2. What is the formula for CAGR?
CAGR = (Ending Value / Beginning Value) ^ (1 / Number of Years) − 1. You divide the ending value by the beginning value, raise it to the power of 1 divided by the number of years, then subtract 1.
3. How do you calculate CAGR in Excel?
Use the RRI function: =RRI(Number of Years, Beginning Value, Ending Value). Alternatively, use the POWER function: =(Ending Value/Beginning Value)^(1/Number of Years)-1. Both return the same result.
4. What is CAGR full form?
CAGR full form is Compound Annual Growth Rate. It measures the annualized growth of an investment, business metric, or financial figure over a specific multi-year period.

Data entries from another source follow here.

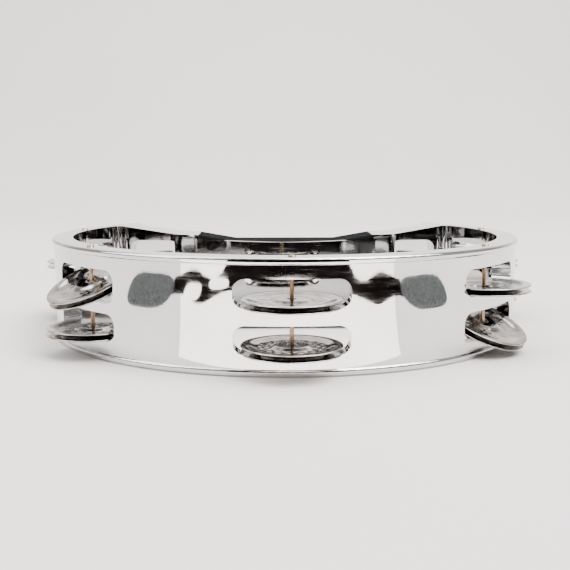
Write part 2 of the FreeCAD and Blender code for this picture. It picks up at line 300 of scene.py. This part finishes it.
def dimple_depth(across, along, marks):
    """Give how far the hammer has pushed the sheet in at one place."""
    depth = 0.0
    for mark_across, mark_along, size in marks:
        distance = hypot(across - mark_across, along - mark_along)
        if distance < 3 * size:
            depth = max(depth, DIMPLE_DEPTH * exp(-((distance / size) ** 2)))
    return depth


def section_points():
    """Give the closed section: the inner face outwards, the rim, the outer face inwards, the hole."""
    span = JINGLE_RADIUS - HOLE_RADIUS - 2 * EDGE_ROUND
    radii = [HOLE_RADIUS + EDGE_ROUND + span * step / RADIAL_STEPS for step in range(RADIAL_STEPS + 1)]
    inner = [(radius, sheet_height(radius), False) for radius in radii]
    outer = [(radius, sheet_height(radius) + SHEET_THICK, True) for radius in reversed(radii)]
    rim_low = sheet_height(JINGLE_RADIUS)
    hole_low = sheet_height(HOLE_RADIUS)
    rim = [(JINGLE_RADIUS, rim_low + share * SHEET_THICK, False) for share in (0.3, 0.5, 0.7)]
    hole = [(HOLE_RADIUS, hole_low + share * SHEET_THICK, False) for share in (0.7, 0.5, 0.3)]
    return inner + rim + outer + hole


def make_jingle(node, spin, side, material):
    """Make one hammered jingle about its spin axis, in place of its plain node."""
    source = random.Random(node)
    marks = hammer_marks(source)
    section = section_points()
    points = []
    for turn in range(TURN_STEPS):
        angle = 2 * pi * turn / TURN_STEPS
        for radius, height, hammered in section:
            across, along = radius * cos(angle), radius * sin(angle)
            pushed = dimple_depth(across, along, marks) if hammered else 0.0
            points.append((across, along, side * (HALF_GAP + height - pushed)))
    count = len(section)
    faces = []
    for turn in range(TURN_STEPS):
        after = (turn + 1) % TURN_STEPS
        for step in range(count):
            following = (step + 1) % count
            corners = [turn * count + step, after * count + step,
                       after * count + following, turn * count + following]
            faces.append(corners if side > 0 else corners[::-1])
    turned = Vector((0, 0, 1)).rotation_difference(Vector(spin["axis"]))
    placed = [turned @ Vector(point) + Vector(spin["pos_m"]) for point in points]
    mesh = bpy.data.meshes.new(f"{node}_hammered")
    mesh.from_pydata(placed, [], faces)
    attribute = mesh.attributes.new("disc_point", "FLOAT_VECTOR", "POINT")
    attribute.data.foreach_set("vector", [value for point in points for value in point])
    mesh.polygons.foreach_set("use_smooth", [True] * len(faces))
    mesh.materials.append(material)
    mesh.update()
    piece = bpy.data.objects.new(f"{node}_hammered", mesh)
    bpy.context.scene.collection.objects.link(piece)
    bpy.context.view_layer.update()
    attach(piece, piece_body(node))
    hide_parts(node)
    return piece


def piece_body(node):
    """Give the body that a node belongs to."""
    bodies = frame["record"]["behaviour"]["bodies"]
    return next(body for body, members in bodies.items() if node in members)


def make_jingles():
    """Make all twenty jingles, each about the axis of its pair's spin joint."""
    joints = {joint["name"]: joint for joint in frame["joints"]}
    metal = jingle_metal()
    for station in STATIONS:
        for row in ROWS:
            spin = joints[f"{station}_{row}_spin"]
            for layer, side in SIDES.items():
                make_jingle(f"jingle_{station}_{row}_{layer}", spin, side, metal)


# ---------------------------------------------------------------- studio

def paint(node, material):
    """Give a carried-over node a material in place of its own."""
    slots = frame["nodes"][node].material_slots
    for slot in slots:
        slot.material = material
    if not slots:
        frame["nodes"][node].data.materials.append(material)


def stage_mesh(name, points, faces, material):
    """Make a piece of the studio, which isn't part of the object."""
    mesh = bpy.data.meshes.new(name)
    mesh.from_pydata(points, [], faces)
    mesh.materials.append(material)
    piece = bpy.data.objects.new(name, mesh)
    bpy.context.scene.collection.objects.link(piece)
    return piece


def only_in_reflections(piece):
    """Let a piece of the studio show in glossy surfaces and nowhere else."""
    piece.visible_camera = False
    piece.visible_diffuse = False
    piece.visible_shadow = False
    piece.visible_transmission = False


def glow(name, colour, strength=1.0, variation=0.0, scale=20.0):
    """Make a plain emitting material, mottled if a variation is given."""
    material = bpy.data.materials.new(name)
    material.use_nodes = True
    tree = material.node_tree
    tree.nodes.clear()
    light = tree.nodes.new("ShaderNodeEmission")
    light.inputs["Strength"].default_value = strength
    out = tree.nodes.new("ShaderNodeOutputMaterial")
    tree.links.new(light.outputs["Emission"], out.inputs["Surface"])
    mottle = noise(tree, object_point(tree), scale, detail=4.0)
    dark = tuple(value * (1.0 - variation) for value in colour)
    tint = ramp(tree, mottle, [(0.35, dark), (0.65, colour)])
    tree.links.new(tint, light.inputs["Color"])
    return material


def make_floor():
    """Make a pale floor that curves up into the backdrop well behind the object."""
    material, tree, shader = new_material("floor_paint")
    point = object_point(tree)
    mottle = noise(tree, point, 3.0)
    tint = ramp(tree, mottle, [(0.3, (0.70, 0.665, 0.648)), (0.7, (0.73, 0.695, 0.678))])
    tree.links.new(tint, shader.inputs["Base Color"])
    tree.links.new(spread(tree, mottle, 0.7, 0.8), shader.inputs["Roughness"])
    shader.inputs["Specular IOR Level"].default_value = 0.0
    half_width, front, bend, radius, top = 4.0, -3.0, 0.9, 0.8, 3.2
    line = [(front, 0.0), (bend, 0.0)]
    for step in range(1, 13):
        angle = radians(90.0 * step / 12)
        line.append((bend + radius * sin(angle), radius - radius * cos(angle)))
    line.append((bend + radius, top))
    below = -0.0002
    points = [(side * half_width, y, z + below) for y, z in line for side in (-1, 1)]
    faces = [(2 * i, 2 * i + 1, 2 * i + 3, 2 * i + 2) for i in range(len(line) - 1)]
    floor = stage_mesh("floor", points, faces, material)
    floor.data.polygons.foreach_set("use_smooth", [True] * len(faces))


def rounded_patch(low, high, near, far):
    """Give the two edges of a patch with rounded ends, as functions of the direction."""
    middle, half = (near + far) / 2, (far - near) / 2

    def share(angle):
        place = (2 * angle - low - high) / (high - low)
        return max(1.0 - place ** 4, 0.0) ** 0.5

    return (lambda angle: middle - half * share(angle)), (lambda angle: middle + half * share(angle))


def polar_patch(name, centre, near, far, low, high, height, material, steps=72):
    """Make a flat patch between two distances from the ring's axis, each given by the direction."""
    points = []
    for step in range(steps + 1):
        angle = low + (high - low) * step / steps
        for edge in (near, far):
            distance = edge(angle)
            side, front = sin(radians(angle)), cos(radians(angle))
            points.append((centre.x + distance * side, centre.y - distance * front, height))
    faces = [(2 * i, 2 * i + 1, 2 * i + 3, 2 * i + 2) for i in range(steps)]
    only_in_reflections(stage_mesh(name, points, faces, material))


def dark_near(angle):
    """Give how near the dark things in front of the shell come, by direction in degrees."""
    turn = abs(angle)
    reach = 0.420 - 0.105 * smooth(0.0, 34.0, turn)
    return reach + 0.018 * sin(radians(turn * 20.0)) * smooth(4.0, 14.0, turn)


def dark_far(angle):
    """Give how far back the dark things in front of the shell reach, by direction in degrees."""
    turn = abs(angle)
    return 1.3 - 0.85 * smooth(9.0, 28.0, turn) + 0.03 * sin(radians(turn * 22.0))


def make_reflections(centre):
    """Make what the plating mirrors: bright paper in front, dark things past it, a dark room."""
    paper = glow("paper_light", (1.0, 0.905, 0.86), PAPER_LIGHT, 0.03, 4.0)
    card_points = [
        (centre.x + side * half, centre.y - distance, PAPER_LEVEL)
        for half, distance in (PAPER_NEAR, PAPER_FAR)
        for side in (-1, 1)
    ]
    only_in_reflections(stage_mesh("paper_card", card_points, [(0, 2, 3, 1)], paper))
    dark = glow("dark_things", (0.016, 0.011, 0.010), 1.0, 0.8, 60.0)
    polar_patch("dark_things", centre, dark_near, dark_far, -44.0, 44.0, DARK_LEVEL, dark)
    for index, (low, high, near, far) in enumerate(GAPS_IN_DARK):
        gap = rounded_patch(low, high, near, far)
        polar_patch(f"gap_in_dark_{index}", centre, *gap, low, high, GAP_LEVEL, paper)
    grey = glow("grey_cloth", (0.42, 0.44, 0.43), 1.0, 0.75, 420.0)
    for name, low, high in GREY_CLOTHS:
        near, far = rounded_patch(low, high, GREY_NEAR, GREY_FAR)
        polar_patch(f"grey_cloth_{name}", centre, near, far, low, high, DARK_LEVEL, grey)
    room = glow("dark_room", (0.012, 0.011, 0.011), 1.0, 0.6, 3.0)
    distance = centre.y - ROOM_DISTANCE
    points = [(side * ROOM_HALF_WIDTH, distance, z) for z in (0.0, ROOM_HEIGHT) for side in (-1, 1)]
    only_in_reflections(stage_mesh("dark_room", points, [(0, 1, 3, 2)], room))


def add_area_light(name, place, target, size, power, colour=(1.0, 1.0, 1.0)):
    """Add a soft square light that points at a target."""
    data = bpy.data.lights.new(name, "AREA")
    data.shape = "SQUARE"
    data.size = size
    data.energy = power
    data.color = colour
    light = bpy.data.objects.new(name, data)
    bpy.context.scene.collection.objects.link(light)
    light.location = place
    light.rotation_euler = (Vector(target) - Vector(place)).to_track_quat("-Z", "Y").to_euler()


def make_lights(centre):
    """Light the object softly from above and from the right."""
    add_area_light("key", (0.9, -0.5, 1.7), centre, 1.6, 20.0 * LIGHT_SHARE, (1.0, 0.985, 0.97))
    add_area_light("fill", (-1.3, -0.3, 1.2), centre, 1.4, 7.0 * LIGHT_SHARE, (0.97, 0.985, 1.0))
    add_area_light("top", (0.0, 0.5, 1.9), centre, 1.8, 12.0 * LIGHT_SHARE)
    world = bpy.data.worlds.new("studio")
    world.use_nodes = True
    background = world.node_tree.nodes["Background"]
    background.inputs["Color"].default_value = (0.93, 0.94, 0.95, 1.0)
    background.inputs["Strength"].default_value = WORLD_LIGHT
    bpy.context.scene.world = world


def make_camera(centre):
    """Set the camera where the outline puts it: level with the front and a little to its left."""
    data = bpy.data.cameras.new("camera")
    data.sensor_width = SENSOR
    data.lens = FOCAL_PIXELS * SENSOR / IMAGE_PIXELS
    data.clip_start = 0.01
    camera = bpy.data.objects.new("camera", data)
    bpy.context.scene.collection.objects.link(camera)
    around = radians(CAMERA_AROUND)
    camera.location = (
        centre.x - CAMERA_DISTANCE * sin(around),
        centre.y - CAMERA_DISTANCE * cos(around),
        CAMERA_HEIGHT,
    )
    camera.rotation_euler = (radians(90.0 - CAMERA_PITCH), 0.0, -around)
    bpy.context.scene.camera = camera


centre = ring_centre()
make_camera(centre)
make_jingles()
paint("shell", plated_plastic())
paint("grip", grip_rubber())
wire = drawn_wire()
for station in STATIONS:
    paint(f"pin_{station}", wire)
make_floor()
make_reflections(centre)
make_lights(centre)
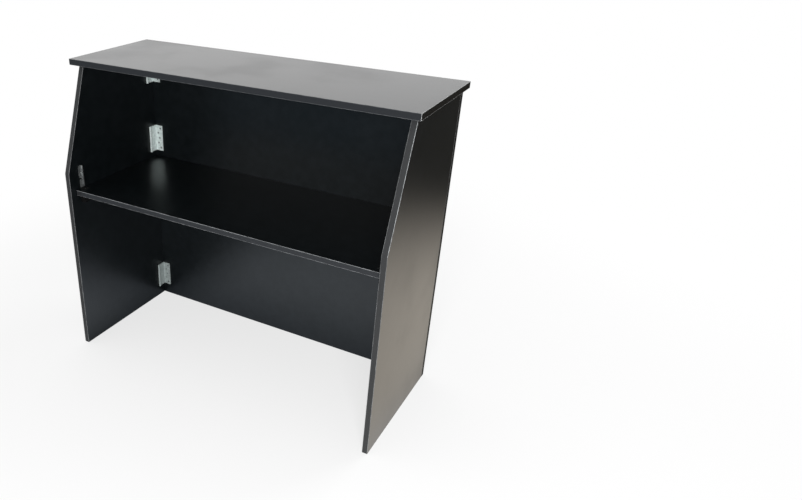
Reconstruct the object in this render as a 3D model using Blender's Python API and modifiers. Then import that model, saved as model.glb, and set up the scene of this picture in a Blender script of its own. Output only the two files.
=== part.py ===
"""A knock-down bar counter: a front panel with two hinged side panels, a lift-off top and a shelf.

Metres, +Z up. The guests stand at +Y, the bartender works from the open side at -Y, and
left and right are as the bartender sees them. The origin is on the floor, at the middle.
"""

import bmesh
import bpy
from math import atan, cos, degrees, pi, radians, sin
from mathutils import Vector

# Carcass boards
COUNTER_HEIGHT = 1.060
CARCASS_WIDTH = 1.186
BASE_DEPTH = 0.496
UPPER_DEPTH = 0.372
KNEE_RISE_FROM_SHELF = 0.066
BOARD = 0.018
BOARD_ARRIS = 0.0008

# Lift-off top and the battens under it that locate it between the panels
TOP_THICKNESS = 0.020
TOP_SIDE_OVERHANG = 0.017
TOP_REAR_OVERHANG = 0.030
TOP_FRONT_OVERHANG = 0.003
BATTEN_WIDTH = 0.018
BATTEN_DROP = 0.018
BATTEN_CLEARANCE = 0.0015
BATTEN_END_SETBACK = 0.045
BATTEN_ARRIS = 0.0015

# Loose shelf and the cleats that carry it
SHELF_DROP = 0.437
SHELF_DEPTH = 0.452
SHELF_THICKNESS = 0.018
SHELF_SIDE_CLEARANCE = 0.0010
CLEAT_WIDTH = 0.018
CLEAT_HEIGHT = 0.032
CLEAT_REAR_SETBACK = 0.045
CLEAT_CORNER_SETBACK = 0.060
CLEAT_ARRIS = 0.0015

# Corner hinges, an angled leaf on the front panel and a flat leaf under it on the side panel
HINGE_HEIGHT = 0.100
HINGE_OFFSET = 0.036
HINGE_REACH = 0.035
HINGE_LEAF = 0.0018
HINGE_EYE_RADIUS = 0.0042
HINGE_BEND_RADIUS = 0.0022
HINGE_RELIEF = 0.0058
HINGE_CRANK = 0.0046
HINGE_LEAF_MARGIN = 0.0030
HINGE_RISE_FROM_FLOOR = 0.094
HINGE_RISE_FROM_SHELF = 0.072
HINGE_DROP_FROM_TOP = 0.077
KNUCKLES = 5
KNUCKLE_PLAY = 0.0003
EYE_WRAP_DEGREES = 235
PIN_CLEARANCE = 0.0003
PIN_HEAD_RADIUS = 0.0037
PIN_HEAD_RISE = 0.0018
PIN_CHAMFER = 0.0006

# Countersunk holes in the hinge leaves, in shares of the leaf's reach and half height
HINGE_HEAD_RADIUS = 0.0039
HINGE_SHANK_RADIUS = 0.0023
FRONT_HOLE_SHARES = ((0.72, 0.77), (0.42, 0.40), (0.60, 0.0), (0.42, -0.40), (0.72, -0.77))
SIDE_HOLE_SHARES = ((0.74, 0.77), (0.46, 0.40), (0.46, -0.40), (0.74, -0.77))

# Surface bolts that lock the shelf and hold the side panels open
BOLT_SETBACK = 0.031
BOLT_PLATE_WIDTH = 0.022
BOLT_PLATE_MARGIN = 0.0118
BOLT_PLATE = 0.0015
BOLT_PLATE_CROWN = 0.0100
BOLT_PLATE_CORNER = 0.0030
BOLT_ROD_RADIUS = 0.0035
BOLT_AXIS_OFFSET = 0.0065
BOLT_GUIDE_RADIUS = 0.0052
BOLT_GUIDE_HEIGHT = 0.0085
BOLT_ROD_CLEARANCE = 0.0004
BOLT_THROW = 0.012
BOLT_ROD_HEAD = 0.0128
BOLT_STEM_RADIUS = 0.0020
BOLT_STEM_PLAY = 0.0006
BOLT_BALL_RADIUS = 0.0034
BOLT_BALL_REACH = 0.0105
KNOB_TURN = radians(60)
BOLT_TIP_CHAMFER = 0.0010
BOLT_HEAD_RADIUS = 0.0024
BOLT_SHANK_RADIUS = 0.0014

# Keepers on the shelf, below the bolts
KEEPER_HEIGHT = 0.0340
KEEPER_WIDTH = 0.020
KEEPER_SLEEVE_HEIGHT = 0.018
KEEPER_BORE_CLEARANCE = 0.0006
KEEPER_FOOT_REACH = 0.0250
KEEPER_BEND_RADIUS = 0.0020
KEEPER_TO_BOLT = 0.0040
KEEPER_TO_TIP = 0.0015
KEEPER_SCREW_INSET = 0.0055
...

5. What is a good CAGR percentage?
For large, mature companies, 3% to 5% CAGR over 5 years is considered solid. Growth-stage companies often deliver 10% to 20% CAGR. For Indian equity indices like the Nifty 50, a long-term CAGR of 12% to 13% is the historical benchmark.
6. Is CAGR the same as average annual return?
No. A simple average adds up each year's percentage return and divides by the number of years. CAGR accounts for compounding, which gives a more accurate picture, especially when returns vary significantly from year to year.
7. Can CAGR be negative?
Yes. A negative CAGR means the investment's ending value is lower than its beginning value. For example, a stock falling from Rs 100 to Rs 60 over 3 years has a CAGR of roughly -15.9%, reflecting an average annual decline.
8. What is the difference between CAGR and XIRR?
CAGR assumes a single lump-sum investment made at one point in time. XIRR accounts for multiple cash flows at different dates, such as SIP instalments. Use CAGR for lump sums and XIRR for SIPs or staggered investments.
9. What is CAGR used for in the stock market?
CAGR is used to compare the annualized growth of two or more stocks, evaluate a company's revenue or profit trend over multiple years, and assess mutual fund performance over a fixed holding period.
10. Does CAGR account for risk or volatility?
No. CAGR only uses the beginning value, ending value, and number of years. It ignores how much the investment fluctuated in between, so two investments with the same CAGR can carry very different levels of risk.